Die serbischen Truppen eroberten bis Herbst 1991 fast ein Drittel Kroatiens. Die dort lebenden Kroaten, Ungarn und Mitglieder anderer Minderheiten wurden vertrieben, Häuser wurden zerstört, Kirchen und andere Kulturgüter gesprengt. Im Herbst, nach dem Fall Vukovars, gab es schon mehr als 10.000 Tote und hunderttausende Vertriebene. Die Kroaten hatten der Feuerwalze kaum etwas entgegenzusetzen. Anfänglich waren nur die Polizeikräfte einsatzbereit. Und die vielen Freiwilligen, die mit Jagdflinten und selbst organisierten Waffen an die Fronten eilten. Kroatiens Präsident Tudjman hatte im Gegensatz zu den Slowenen die Unabhängigkeitserklärung nicht durch den Aufbau eigener Streitkräfte abgesichert. Der Jugoslawischen Volksarmee war es 1990 gelungen, die meisten Waffen der kroatischen Territorialeinheiten einzusammeln. Diese Einheiten begannen sich aber zu reorganisieren – als Kern für eine kroatische Armee.

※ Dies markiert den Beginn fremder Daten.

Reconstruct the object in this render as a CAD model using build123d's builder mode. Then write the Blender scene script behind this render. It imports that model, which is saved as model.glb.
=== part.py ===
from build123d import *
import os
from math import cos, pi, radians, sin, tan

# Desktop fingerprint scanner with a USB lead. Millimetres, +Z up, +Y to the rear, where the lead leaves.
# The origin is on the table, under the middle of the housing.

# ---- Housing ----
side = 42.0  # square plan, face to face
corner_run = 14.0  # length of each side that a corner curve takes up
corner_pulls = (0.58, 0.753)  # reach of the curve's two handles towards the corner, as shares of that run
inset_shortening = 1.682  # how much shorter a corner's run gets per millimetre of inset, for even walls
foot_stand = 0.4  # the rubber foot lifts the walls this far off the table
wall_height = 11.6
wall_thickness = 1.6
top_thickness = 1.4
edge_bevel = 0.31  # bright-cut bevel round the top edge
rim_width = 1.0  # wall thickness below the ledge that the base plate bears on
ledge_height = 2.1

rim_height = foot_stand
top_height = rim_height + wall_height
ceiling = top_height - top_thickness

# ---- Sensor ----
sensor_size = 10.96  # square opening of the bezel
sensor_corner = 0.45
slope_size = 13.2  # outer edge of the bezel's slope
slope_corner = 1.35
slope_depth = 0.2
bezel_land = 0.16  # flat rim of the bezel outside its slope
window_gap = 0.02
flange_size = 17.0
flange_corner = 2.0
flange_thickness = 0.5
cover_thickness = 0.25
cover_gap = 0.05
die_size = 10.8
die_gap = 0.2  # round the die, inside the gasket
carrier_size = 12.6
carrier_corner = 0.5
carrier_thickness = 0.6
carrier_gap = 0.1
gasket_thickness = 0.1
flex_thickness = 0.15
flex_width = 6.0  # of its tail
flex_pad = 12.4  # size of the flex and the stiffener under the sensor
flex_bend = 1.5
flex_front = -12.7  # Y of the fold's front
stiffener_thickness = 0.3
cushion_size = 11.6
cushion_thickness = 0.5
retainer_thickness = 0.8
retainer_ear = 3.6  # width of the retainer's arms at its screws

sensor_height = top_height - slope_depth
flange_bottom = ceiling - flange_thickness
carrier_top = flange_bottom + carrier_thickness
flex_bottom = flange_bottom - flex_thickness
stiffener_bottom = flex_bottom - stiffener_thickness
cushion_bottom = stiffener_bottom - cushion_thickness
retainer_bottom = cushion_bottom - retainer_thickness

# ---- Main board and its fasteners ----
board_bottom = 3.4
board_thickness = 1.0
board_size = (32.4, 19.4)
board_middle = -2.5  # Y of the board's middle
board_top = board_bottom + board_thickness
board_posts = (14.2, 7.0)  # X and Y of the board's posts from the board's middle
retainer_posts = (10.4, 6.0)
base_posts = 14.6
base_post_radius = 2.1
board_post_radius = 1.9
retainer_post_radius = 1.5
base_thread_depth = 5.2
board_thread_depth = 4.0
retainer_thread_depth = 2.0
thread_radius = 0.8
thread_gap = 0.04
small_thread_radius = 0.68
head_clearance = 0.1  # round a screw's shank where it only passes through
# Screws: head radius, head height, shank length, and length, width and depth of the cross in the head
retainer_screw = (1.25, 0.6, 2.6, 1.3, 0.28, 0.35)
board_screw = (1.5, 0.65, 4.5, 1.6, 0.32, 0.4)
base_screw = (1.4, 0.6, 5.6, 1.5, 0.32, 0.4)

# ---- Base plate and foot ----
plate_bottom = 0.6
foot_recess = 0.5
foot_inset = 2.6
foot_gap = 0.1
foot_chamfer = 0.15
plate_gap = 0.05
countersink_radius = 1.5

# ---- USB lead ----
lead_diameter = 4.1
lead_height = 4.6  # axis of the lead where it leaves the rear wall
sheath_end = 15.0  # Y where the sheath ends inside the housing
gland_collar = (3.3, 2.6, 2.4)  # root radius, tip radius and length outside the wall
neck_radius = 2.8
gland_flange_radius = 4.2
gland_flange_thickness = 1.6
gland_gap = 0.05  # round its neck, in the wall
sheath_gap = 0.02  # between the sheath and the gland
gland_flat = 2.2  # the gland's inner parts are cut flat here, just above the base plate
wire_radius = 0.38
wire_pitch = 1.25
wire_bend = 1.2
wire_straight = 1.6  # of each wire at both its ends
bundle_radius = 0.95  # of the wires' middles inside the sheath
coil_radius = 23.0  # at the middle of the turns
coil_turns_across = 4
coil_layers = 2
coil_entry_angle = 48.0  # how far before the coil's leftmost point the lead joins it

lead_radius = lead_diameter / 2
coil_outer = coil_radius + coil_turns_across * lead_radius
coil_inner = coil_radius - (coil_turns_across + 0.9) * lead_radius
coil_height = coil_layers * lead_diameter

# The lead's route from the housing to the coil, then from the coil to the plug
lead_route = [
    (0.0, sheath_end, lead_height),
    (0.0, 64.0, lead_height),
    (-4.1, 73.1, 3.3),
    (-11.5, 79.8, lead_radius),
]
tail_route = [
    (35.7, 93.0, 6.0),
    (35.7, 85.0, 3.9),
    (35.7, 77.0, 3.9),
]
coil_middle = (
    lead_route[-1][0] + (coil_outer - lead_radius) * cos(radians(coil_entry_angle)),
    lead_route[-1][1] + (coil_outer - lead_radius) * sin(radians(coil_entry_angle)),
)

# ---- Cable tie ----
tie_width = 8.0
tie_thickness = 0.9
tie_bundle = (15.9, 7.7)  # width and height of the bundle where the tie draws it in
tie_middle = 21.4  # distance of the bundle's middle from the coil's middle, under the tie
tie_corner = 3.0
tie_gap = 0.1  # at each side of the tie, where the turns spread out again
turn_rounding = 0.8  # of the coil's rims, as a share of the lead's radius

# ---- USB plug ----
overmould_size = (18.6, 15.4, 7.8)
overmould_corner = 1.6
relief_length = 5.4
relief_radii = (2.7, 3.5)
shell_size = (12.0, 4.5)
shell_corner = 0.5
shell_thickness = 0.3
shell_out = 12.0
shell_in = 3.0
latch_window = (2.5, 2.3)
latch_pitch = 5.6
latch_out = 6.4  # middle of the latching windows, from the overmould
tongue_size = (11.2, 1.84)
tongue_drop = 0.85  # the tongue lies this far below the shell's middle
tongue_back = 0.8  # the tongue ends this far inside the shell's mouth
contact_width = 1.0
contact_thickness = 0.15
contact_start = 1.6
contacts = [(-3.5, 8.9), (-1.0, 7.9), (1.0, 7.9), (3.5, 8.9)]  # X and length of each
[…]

Erst die Anerkennung brachte Ruhe

Zwar wurden auf internationalen Druck hin immer wieder Waffenstillstände ausgerufen, doch die Serben brachen sie sofort. Erst mit der diplomatischen Anerkennung Kroatiens und Sloweniens durch die damalige EG – mit Ausnahme Griechenlands – am 15. Januar 1992 beruhigte sich die Lage. Der mit der UN abgesprochene vorausgehende Waffenstillstand hielt, UN-Truppen rückten wenig später in die von Serben besetzten Gebiete ein. Der Krieg in Kroatien war eingefroren. Zu Ende ging er erst drei Jahre und viele Opfer später: Mit der Operacija Oluja, Operation Sturm, eroberte die kroatische Armee 1995 innerhalb von 72 Stunden die von Serbien besetzten Gebiete zurück und befreite die bosnische Stadt Bihac mit 250.000 Einwohnern, die über vier Jahre von serbischen Milizen belagert worden war.

Ich hatte auf Ervins Party zur Unabhängigkeit Sloweniens, bei diesem Fest voller Nostalgie, geahnt, dass ein Krieg bevorstand. Und ich rechnete damit, dass es nicht bei diesem einen Krieg bleiben würde. Bosnien, Kosovo, das alles stand noch bevor. Ich blieb deshalb als Korrespondent in der Region und erlebte mit, wie Dubrovnik, Sarajevo, die Brücke von Mostar und vor allem Srebrenica zu Namen wurden, die seither für den Schrecken dieser Kriege stehen.